**WHAT YOU HAVE TO DO:** Locate every line below that contains the word "this" and copy it.

**DATA EXTRACT:**
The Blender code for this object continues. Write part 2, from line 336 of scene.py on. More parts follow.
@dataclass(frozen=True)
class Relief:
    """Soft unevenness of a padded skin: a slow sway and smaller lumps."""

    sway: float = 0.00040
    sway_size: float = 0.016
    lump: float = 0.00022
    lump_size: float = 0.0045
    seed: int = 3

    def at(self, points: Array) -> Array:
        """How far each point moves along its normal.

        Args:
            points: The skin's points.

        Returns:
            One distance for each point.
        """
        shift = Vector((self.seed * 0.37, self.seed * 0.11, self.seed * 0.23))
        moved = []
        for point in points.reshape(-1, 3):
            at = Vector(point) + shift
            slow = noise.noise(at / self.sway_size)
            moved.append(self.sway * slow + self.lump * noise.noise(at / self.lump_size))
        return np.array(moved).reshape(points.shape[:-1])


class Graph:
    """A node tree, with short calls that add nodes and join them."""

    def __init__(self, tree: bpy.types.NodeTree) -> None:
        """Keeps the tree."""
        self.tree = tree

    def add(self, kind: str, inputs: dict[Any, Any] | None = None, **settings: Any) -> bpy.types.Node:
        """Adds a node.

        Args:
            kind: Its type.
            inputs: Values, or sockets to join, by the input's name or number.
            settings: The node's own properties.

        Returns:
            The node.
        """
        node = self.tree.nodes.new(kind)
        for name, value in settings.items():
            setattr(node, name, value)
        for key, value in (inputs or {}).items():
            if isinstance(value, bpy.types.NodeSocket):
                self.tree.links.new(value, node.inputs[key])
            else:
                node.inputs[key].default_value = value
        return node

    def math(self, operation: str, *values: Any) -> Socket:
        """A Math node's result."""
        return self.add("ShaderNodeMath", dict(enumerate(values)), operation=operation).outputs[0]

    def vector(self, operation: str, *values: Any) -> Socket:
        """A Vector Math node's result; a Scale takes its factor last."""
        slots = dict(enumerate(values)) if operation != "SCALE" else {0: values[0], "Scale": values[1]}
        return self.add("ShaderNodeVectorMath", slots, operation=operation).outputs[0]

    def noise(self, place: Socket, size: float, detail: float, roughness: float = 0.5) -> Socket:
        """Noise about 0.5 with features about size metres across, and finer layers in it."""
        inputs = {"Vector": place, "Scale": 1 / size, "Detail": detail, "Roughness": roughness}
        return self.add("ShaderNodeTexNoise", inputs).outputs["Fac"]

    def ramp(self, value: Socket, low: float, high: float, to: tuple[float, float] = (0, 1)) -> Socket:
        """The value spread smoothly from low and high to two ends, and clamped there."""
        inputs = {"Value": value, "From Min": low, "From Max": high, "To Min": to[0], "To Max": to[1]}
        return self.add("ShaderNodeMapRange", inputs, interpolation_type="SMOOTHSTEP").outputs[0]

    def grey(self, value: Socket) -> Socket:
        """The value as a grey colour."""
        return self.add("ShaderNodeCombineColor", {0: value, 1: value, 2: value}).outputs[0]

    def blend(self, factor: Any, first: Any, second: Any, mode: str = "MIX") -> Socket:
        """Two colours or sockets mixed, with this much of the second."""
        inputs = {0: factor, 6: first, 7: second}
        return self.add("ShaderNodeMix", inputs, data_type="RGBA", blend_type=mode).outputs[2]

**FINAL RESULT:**
The Blender code for this object continues. Write part 2, from line 336 of scene.py on. More parts follow.
        """Two colours or sockets mixed, with this much of the second."""